PANTAI Ngliyep, yang bakal dikembangkan jadi daerah pariwisata,
nampaknya sama sekali tak dilengkapi dengan alat-alat penolong:
tali panjang, atau pelampung. Tapi, barangkali itu tak terlalu
disesali. Yang nampaknya banyak disesali adalah kurangnya
perhatian petugas-petugas setempat terhadap pertolongan
kecelakaan. Meskipun kecelakaan itu berulang-ulang tiap tahun.
"Seolah-olah maut di pantai Ngliyep dijadikan obyek", tutur
Nardi. Ketika Nardi meminta regu Hansip sebagai peronda, maka
mereka memang meminta fasilitas: makan, minum, rokok dan
sebagainya.
Itu belum seberapa."Soal jenazahpun tak mampu menggugah perasaan
mereka", keluh Nardi. Menurut ceritanya, ketika Nardi meminta
pertolongan petugas-petugas plus Hansip setempat, mereka
mengajukan tarif Rp 25.000 per mayat. "Baik akan saya bayar jika
jenazah itu diserahkan", kaa Nardi kepada mereka. Ketika
beberapa penduduk sekitar 5 km di sebelah barat mengusung mayat
dibawa ke tempat Nardi tinggal, para petugas juga menuntut
bayaran. Padahal yang bersusah payah penduduk itu. Dan kata
Nardi, penduduk yang repot-repot datang dan tak menuntut imbalan
itu hanya menerima bagian yang teramat kecil. Habis penemuan
ke-3 mayat, petugas itu menemui Nardi lagi, dan meminta "ongkos"
dinaikkan jadi Rp 35 ribu per mayat. Tak ada jalan lain kecuali
menganggukkan kepalanya. Tapi, mayat memang tak ditemukan.

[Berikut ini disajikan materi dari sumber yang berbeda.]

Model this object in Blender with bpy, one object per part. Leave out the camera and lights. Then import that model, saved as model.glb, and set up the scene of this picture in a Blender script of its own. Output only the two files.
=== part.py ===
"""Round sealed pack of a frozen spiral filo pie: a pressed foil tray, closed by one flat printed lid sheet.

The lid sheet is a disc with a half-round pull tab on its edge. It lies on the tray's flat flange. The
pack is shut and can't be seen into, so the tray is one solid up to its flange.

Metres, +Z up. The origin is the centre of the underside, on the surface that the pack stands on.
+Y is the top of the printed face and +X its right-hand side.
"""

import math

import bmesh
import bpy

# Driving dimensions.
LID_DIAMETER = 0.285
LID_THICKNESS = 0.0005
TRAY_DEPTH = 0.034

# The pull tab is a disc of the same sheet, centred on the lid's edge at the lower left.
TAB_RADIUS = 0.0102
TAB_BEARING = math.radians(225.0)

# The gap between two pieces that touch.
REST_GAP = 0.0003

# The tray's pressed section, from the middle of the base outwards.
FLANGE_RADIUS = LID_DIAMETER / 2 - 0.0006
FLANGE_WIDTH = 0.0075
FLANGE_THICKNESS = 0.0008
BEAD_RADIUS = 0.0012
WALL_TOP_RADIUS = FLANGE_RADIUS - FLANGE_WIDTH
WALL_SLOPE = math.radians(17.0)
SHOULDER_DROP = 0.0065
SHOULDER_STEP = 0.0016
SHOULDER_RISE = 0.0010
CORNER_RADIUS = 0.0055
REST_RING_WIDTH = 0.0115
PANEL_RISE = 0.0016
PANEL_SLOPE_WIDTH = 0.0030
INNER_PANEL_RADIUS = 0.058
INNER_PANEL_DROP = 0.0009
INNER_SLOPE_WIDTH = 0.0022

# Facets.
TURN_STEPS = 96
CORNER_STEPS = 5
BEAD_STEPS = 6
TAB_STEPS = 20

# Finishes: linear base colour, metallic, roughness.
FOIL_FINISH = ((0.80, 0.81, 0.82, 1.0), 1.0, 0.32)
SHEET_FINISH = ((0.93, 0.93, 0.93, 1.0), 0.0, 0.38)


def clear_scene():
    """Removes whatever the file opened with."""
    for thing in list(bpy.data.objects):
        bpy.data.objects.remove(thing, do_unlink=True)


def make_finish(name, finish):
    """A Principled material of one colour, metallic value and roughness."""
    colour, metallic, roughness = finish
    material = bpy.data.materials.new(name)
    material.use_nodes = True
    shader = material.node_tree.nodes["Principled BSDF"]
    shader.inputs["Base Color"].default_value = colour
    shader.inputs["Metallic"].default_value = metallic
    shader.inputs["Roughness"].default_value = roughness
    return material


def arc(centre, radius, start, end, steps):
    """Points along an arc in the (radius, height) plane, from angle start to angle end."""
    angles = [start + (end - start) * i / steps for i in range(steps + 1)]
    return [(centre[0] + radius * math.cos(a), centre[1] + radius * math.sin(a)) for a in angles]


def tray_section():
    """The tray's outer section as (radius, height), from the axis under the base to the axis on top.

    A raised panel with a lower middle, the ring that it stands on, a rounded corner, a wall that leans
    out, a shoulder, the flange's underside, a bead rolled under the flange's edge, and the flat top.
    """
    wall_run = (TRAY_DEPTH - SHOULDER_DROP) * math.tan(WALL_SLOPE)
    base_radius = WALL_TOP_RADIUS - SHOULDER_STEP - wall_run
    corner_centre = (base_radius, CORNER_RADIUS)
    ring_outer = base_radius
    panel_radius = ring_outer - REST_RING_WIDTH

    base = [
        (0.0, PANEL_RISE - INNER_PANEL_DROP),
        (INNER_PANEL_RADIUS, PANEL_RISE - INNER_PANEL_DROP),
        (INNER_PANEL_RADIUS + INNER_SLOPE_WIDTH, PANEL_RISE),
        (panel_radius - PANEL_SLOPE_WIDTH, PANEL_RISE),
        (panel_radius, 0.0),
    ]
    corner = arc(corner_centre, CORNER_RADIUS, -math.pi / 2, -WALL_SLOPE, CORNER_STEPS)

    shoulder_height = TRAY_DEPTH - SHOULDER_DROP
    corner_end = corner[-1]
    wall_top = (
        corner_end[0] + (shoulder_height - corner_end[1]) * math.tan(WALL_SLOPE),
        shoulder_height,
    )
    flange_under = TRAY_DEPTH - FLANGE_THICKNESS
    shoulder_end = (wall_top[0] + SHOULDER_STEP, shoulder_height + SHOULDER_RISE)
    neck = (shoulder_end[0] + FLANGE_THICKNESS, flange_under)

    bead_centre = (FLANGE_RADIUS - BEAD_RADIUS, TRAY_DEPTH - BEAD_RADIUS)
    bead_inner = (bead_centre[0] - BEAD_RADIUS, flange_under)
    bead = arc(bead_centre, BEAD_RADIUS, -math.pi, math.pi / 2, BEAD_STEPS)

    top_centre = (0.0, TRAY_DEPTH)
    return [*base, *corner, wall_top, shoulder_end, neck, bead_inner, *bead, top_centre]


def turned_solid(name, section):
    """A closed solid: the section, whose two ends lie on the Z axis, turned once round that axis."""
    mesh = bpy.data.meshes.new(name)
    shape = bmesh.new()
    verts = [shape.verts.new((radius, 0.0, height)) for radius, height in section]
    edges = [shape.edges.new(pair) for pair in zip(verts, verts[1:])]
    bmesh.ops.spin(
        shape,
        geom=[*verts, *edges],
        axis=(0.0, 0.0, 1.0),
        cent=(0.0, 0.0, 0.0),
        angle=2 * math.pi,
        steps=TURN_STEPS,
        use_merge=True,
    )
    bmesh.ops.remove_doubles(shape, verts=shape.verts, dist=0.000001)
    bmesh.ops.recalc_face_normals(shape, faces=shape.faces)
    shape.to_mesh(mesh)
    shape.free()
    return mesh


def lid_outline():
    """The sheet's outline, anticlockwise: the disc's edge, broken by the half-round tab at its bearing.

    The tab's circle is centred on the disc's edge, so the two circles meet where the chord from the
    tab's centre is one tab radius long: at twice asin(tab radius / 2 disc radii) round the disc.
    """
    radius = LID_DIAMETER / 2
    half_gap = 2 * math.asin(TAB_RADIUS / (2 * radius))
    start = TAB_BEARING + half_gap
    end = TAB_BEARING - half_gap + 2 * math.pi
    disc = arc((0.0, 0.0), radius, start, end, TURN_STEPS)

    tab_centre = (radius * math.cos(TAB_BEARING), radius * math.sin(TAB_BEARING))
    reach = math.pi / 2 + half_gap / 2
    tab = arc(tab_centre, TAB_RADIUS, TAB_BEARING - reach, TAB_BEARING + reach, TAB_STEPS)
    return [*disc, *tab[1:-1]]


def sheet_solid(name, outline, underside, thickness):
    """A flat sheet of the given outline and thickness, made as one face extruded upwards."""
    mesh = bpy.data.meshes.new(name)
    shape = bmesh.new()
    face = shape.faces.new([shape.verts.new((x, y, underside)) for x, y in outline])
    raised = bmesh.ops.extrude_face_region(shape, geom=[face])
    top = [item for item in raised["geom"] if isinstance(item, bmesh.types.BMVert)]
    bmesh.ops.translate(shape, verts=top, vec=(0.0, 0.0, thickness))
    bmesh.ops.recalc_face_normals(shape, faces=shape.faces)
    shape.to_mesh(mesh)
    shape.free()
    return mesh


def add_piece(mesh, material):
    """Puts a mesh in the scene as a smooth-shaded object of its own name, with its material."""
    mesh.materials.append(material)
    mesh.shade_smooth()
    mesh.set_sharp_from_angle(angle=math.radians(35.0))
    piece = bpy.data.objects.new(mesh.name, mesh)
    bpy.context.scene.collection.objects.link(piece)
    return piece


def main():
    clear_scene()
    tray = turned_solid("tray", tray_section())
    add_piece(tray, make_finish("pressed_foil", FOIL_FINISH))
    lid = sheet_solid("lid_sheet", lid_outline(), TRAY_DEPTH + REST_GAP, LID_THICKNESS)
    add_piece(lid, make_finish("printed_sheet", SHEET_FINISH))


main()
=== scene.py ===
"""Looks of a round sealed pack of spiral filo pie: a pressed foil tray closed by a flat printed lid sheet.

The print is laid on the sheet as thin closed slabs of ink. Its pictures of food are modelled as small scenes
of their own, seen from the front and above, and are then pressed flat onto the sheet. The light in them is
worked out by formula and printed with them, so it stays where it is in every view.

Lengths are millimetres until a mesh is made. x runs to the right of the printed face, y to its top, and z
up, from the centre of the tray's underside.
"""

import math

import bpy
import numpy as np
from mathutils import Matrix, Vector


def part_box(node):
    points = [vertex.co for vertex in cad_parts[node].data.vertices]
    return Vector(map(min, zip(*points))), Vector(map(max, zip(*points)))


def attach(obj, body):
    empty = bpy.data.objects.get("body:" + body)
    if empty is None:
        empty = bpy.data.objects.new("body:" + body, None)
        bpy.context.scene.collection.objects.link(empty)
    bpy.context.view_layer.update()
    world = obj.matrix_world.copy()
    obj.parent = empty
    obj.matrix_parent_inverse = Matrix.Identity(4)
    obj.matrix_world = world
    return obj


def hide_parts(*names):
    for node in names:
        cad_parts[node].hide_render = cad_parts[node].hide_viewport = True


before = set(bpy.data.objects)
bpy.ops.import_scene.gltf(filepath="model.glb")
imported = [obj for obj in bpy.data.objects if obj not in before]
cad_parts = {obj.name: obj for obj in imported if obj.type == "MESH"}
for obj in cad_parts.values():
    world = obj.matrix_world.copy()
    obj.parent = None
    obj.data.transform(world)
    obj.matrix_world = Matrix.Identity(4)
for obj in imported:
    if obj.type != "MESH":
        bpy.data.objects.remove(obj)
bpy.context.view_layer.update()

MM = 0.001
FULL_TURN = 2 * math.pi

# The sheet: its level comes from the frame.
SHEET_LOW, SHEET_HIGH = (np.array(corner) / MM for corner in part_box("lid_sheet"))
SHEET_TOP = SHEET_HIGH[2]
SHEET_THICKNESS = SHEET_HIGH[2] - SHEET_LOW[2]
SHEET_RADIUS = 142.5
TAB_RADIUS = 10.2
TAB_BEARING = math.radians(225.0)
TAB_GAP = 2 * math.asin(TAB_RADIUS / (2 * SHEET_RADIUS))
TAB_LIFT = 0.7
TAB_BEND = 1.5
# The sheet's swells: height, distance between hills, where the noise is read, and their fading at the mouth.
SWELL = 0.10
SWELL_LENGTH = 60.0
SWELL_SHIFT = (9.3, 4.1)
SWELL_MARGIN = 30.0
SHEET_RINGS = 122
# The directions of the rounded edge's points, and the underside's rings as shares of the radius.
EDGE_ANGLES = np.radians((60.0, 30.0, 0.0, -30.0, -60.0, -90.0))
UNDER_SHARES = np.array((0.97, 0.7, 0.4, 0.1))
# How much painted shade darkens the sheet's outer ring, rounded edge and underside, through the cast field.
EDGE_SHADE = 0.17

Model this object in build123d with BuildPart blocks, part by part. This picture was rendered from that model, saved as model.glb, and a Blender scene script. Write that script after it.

Pengalaman ini jadi pelajaran bagi Nardi rupanya. Ia berjanji,
bila masalahnya selesai, ia bakal memberikan sumbangan berupa
peralatan pertolongan di Ngliyep. Sementara ini ia harus
memikirkan keluarga korban. Sebab, 3 di antara korban ada yang
telah berkeluarga, dan keadaannya tak cukup mampu. Maka,
pengeluaran untuk menebus mayat sampai pemakamannya tentu saja
harus menjadi tanggungan perguruan Kyokushinkai.